#### WRITTEN INSTRUCTION:
Copy out each line of the data that holds the word "Identity".

#### DATA SUPPLIED:
◆ ◆ ◆ ◆

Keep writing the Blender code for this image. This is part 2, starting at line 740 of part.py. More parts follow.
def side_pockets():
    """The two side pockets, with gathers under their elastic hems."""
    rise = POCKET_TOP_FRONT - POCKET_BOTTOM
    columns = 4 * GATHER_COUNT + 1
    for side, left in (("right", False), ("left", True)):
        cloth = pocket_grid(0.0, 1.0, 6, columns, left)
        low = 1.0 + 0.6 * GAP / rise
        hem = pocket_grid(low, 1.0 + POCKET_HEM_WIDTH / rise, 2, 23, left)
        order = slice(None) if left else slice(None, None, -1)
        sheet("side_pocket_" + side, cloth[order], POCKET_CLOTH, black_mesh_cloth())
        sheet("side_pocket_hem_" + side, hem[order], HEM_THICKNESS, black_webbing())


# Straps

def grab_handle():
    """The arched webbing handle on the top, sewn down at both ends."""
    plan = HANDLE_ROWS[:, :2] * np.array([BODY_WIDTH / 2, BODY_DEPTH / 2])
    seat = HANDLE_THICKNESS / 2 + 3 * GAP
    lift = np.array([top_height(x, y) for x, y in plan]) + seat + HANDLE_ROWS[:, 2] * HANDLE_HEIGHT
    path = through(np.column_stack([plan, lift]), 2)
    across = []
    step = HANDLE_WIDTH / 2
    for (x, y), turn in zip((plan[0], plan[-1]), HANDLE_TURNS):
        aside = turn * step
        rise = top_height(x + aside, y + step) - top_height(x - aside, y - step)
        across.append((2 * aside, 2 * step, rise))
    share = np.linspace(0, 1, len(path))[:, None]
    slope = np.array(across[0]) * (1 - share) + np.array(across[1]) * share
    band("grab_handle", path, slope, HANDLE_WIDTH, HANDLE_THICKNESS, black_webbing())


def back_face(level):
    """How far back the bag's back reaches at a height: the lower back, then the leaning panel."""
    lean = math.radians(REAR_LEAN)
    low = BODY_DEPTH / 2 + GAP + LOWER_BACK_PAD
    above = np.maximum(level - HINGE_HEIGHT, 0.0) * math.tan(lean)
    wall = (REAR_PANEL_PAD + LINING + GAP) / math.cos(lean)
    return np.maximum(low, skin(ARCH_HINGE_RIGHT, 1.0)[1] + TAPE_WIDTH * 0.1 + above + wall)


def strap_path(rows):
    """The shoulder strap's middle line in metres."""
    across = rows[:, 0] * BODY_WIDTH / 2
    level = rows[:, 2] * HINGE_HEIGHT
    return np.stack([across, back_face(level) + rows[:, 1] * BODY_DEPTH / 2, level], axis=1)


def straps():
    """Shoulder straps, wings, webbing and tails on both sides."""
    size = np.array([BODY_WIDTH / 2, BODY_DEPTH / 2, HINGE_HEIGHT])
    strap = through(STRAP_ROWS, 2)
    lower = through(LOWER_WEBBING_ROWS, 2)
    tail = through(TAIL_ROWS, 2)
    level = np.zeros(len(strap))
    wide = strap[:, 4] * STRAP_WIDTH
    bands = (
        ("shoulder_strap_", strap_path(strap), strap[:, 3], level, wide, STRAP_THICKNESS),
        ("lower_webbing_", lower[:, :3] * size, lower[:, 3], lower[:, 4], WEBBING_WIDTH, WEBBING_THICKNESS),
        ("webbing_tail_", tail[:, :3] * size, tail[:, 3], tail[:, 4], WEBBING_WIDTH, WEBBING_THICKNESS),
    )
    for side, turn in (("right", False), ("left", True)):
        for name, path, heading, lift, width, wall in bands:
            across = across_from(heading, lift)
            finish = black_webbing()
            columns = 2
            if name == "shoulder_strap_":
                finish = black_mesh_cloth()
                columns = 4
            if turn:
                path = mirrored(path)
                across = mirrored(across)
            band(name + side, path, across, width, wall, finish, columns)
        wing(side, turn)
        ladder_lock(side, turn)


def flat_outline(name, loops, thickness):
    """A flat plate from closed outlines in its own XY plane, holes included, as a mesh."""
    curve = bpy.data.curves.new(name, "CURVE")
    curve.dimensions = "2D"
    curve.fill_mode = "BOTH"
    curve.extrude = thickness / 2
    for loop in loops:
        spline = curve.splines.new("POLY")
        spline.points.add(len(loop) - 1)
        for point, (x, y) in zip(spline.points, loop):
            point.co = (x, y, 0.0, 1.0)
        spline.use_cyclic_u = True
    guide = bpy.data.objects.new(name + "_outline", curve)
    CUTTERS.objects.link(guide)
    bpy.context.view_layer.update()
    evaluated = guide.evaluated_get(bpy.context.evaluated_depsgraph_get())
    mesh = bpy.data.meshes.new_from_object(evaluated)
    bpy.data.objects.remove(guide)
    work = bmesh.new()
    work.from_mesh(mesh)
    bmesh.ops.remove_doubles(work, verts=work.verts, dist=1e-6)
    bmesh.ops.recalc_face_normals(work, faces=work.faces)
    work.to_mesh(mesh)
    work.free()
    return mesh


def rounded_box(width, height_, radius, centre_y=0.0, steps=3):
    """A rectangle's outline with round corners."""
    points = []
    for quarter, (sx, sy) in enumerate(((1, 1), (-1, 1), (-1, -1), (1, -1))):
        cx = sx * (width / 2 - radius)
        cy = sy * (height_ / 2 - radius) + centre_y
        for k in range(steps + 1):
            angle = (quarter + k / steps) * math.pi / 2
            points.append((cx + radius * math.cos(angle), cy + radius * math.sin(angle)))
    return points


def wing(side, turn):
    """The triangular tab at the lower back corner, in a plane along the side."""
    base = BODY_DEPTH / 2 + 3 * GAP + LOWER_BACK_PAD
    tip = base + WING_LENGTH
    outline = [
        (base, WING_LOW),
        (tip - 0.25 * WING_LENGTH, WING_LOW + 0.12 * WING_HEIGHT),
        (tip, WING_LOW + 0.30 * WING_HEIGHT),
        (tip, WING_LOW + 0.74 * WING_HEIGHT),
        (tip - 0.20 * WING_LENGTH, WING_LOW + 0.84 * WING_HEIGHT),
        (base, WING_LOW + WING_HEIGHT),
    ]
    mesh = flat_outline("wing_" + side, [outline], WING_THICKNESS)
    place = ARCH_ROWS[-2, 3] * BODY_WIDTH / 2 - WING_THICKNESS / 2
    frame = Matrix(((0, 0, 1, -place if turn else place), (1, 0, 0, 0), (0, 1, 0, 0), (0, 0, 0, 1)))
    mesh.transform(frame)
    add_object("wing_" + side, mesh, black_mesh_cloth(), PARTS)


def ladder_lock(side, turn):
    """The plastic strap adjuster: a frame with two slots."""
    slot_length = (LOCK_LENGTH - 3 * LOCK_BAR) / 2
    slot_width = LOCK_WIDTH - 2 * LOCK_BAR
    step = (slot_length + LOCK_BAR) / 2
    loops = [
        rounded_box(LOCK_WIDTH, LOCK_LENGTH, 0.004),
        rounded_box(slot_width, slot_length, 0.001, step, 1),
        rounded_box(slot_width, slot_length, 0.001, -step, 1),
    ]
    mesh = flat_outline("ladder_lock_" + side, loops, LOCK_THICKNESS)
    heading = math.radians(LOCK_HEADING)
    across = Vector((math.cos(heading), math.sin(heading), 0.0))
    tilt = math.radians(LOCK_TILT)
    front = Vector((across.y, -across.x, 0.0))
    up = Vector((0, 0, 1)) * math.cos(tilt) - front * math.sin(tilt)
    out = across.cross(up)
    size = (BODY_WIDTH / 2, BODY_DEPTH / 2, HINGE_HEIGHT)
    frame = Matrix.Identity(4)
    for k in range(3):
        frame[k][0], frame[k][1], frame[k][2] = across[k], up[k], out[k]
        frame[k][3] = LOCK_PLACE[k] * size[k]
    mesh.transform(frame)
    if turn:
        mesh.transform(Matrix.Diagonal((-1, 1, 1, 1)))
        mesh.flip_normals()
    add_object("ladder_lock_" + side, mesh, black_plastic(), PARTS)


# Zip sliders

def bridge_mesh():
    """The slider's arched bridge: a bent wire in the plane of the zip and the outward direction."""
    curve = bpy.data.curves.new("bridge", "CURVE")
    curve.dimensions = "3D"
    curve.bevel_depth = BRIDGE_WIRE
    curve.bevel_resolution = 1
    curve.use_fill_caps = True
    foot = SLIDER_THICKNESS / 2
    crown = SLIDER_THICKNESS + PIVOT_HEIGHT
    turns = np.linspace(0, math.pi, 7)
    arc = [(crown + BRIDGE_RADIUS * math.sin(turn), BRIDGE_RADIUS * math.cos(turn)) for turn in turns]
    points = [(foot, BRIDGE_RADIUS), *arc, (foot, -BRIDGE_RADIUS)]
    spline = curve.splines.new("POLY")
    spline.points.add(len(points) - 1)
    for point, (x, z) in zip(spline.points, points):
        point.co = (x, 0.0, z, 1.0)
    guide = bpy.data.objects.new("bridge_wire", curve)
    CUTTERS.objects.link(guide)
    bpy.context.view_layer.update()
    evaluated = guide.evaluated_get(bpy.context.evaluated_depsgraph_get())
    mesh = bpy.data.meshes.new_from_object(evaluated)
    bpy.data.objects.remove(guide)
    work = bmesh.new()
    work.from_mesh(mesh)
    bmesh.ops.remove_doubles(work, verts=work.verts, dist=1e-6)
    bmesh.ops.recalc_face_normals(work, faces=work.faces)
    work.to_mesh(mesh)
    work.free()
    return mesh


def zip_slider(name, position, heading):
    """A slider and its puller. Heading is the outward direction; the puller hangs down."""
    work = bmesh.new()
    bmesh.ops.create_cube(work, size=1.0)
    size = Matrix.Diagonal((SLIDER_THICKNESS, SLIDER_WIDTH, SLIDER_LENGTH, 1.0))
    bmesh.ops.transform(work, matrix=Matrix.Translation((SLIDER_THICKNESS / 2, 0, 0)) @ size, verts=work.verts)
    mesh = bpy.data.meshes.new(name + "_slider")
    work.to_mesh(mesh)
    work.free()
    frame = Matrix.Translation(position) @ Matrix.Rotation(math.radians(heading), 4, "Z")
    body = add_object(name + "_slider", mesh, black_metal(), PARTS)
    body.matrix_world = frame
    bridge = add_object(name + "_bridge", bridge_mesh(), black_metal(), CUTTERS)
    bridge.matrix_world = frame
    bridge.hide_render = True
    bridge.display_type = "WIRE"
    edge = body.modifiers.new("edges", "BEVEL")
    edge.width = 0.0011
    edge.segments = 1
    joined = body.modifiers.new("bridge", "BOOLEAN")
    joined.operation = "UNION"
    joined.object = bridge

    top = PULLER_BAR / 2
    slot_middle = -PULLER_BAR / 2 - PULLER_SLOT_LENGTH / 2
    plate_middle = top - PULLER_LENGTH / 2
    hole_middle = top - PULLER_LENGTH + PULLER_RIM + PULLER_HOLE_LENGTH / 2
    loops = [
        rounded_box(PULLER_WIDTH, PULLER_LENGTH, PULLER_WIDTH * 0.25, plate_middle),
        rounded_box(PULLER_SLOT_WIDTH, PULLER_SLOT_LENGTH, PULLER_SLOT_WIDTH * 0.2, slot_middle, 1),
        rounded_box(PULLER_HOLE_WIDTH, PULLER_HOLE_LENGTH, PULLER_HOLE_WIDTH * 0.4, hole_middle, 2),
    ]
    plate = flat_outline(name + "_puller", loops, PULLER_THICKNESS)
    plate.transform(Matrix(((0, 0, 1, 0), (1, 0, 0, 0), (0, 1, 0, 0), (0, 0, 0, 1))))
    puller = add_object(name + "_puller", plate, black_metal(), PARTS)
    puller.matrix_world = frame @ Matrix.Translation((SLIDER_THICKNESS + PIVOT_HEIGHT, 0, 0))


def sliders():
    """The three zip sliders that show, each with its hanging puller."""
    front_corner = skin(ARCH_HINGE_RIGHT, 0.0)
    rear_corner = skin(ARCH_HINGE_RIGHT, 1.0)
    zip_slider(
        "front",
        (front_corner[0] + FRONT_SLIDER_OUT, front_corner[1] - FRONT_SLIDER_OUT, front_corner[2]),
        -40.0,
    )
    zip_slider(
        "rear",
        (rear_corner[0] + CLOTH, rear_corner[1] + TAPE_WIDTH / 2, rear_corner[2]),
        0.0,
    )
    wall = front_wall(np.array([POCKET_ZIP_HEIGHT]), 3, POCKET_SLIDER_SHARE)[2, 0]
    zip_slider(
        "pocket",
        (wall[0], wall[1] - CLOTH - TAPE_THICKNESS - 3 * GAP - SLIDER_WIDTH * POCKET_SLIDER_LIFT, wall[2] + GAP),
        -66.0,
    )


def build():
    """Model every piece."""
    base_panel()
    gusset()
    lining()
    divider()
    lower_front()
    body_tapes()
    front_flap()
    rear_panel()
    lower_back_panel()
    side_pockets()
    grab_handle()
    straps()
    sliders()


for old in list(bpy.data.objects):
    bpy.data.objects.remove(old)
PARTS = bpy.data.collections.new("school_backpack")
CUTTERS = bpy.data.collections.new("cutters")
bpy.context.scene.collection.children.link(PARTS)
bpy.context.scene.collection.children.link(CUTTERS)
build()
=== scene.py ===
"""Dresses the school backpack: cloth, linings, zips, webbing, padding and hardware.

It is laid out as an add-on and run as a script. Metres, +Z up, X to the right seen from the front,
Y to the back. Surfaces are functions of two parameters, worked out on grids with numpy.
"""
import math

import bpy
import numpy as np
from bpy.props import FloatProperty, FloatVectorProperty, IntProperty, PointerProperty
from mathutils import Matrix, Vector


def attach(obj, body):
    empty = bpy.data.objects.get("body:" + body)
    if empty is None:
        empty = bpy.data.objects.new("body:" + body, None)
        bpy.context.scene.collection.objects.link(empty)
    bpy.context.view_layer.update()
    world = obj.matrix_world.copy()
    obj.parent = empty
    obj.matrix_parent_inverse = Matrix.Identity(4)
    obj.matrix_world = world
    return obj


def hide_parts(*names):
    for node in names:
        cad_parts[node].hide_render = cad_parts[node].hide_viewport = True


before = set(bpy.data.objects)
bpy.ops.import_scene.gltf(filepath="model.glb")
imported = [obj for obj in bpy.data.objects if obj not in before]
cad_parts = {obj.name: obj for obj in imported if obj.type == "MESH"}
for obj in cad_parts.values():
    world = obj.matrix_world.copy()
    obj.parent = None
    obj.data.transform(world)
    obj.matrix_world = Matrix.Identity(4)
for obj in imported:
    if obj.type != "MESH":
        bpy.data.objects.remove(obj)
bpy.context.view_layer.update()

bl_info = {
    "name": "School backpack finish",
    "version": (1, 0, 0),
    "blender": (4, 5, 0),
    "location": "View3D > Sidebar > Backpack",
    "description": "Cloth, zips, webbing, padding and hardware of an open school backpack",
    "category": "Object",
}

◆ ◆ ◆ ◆

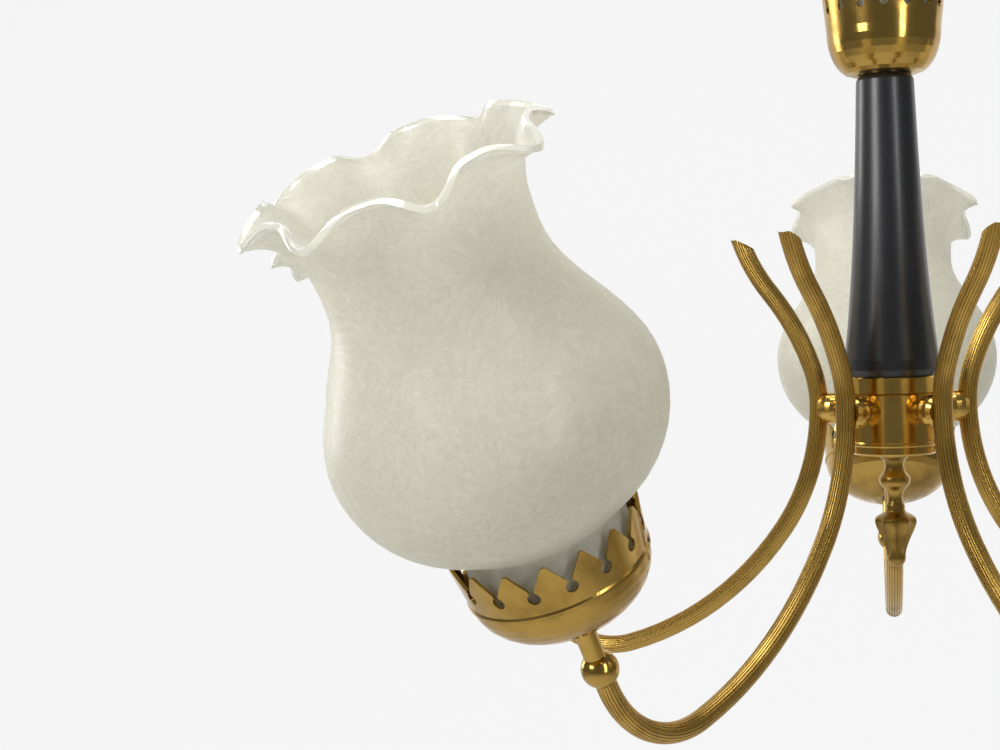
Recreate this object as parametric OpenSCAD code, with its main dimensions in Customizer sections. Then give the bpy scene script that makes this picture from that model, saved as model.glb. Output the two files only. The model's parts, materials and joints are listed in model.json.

◆ ◆ ◆ ◆

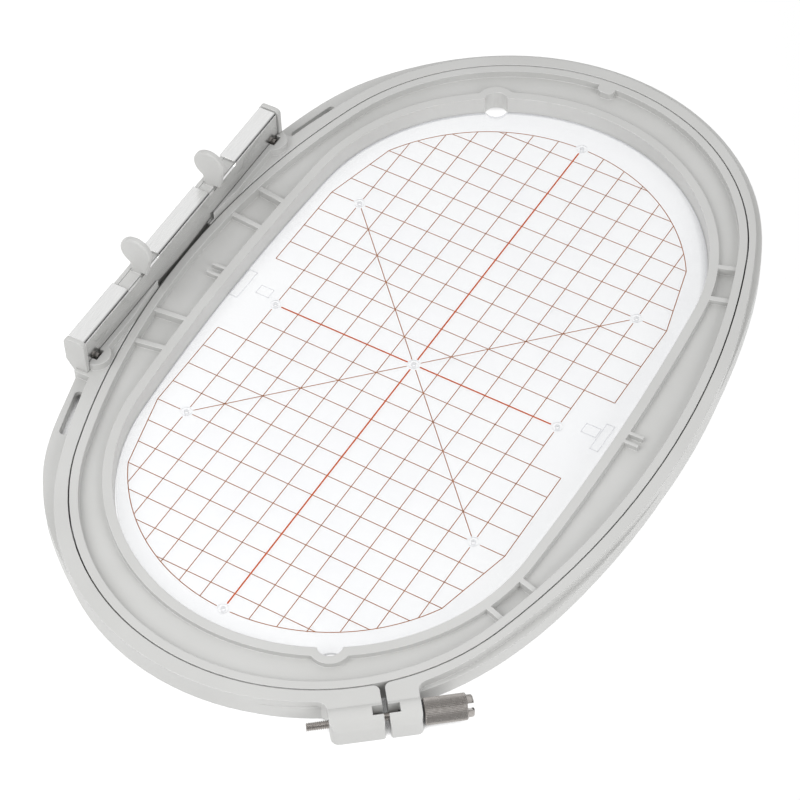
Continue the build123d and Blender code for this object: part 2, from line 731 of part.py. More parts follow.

◆ ◆ ◆ ◆

#### EXERCISE RESPONSE:
    frame = Matrix.Identity(4)
    obj.matrix_parent_inverse = Matrix.Identity(4)
    obj.matrix_world = Matrix.Identity(4)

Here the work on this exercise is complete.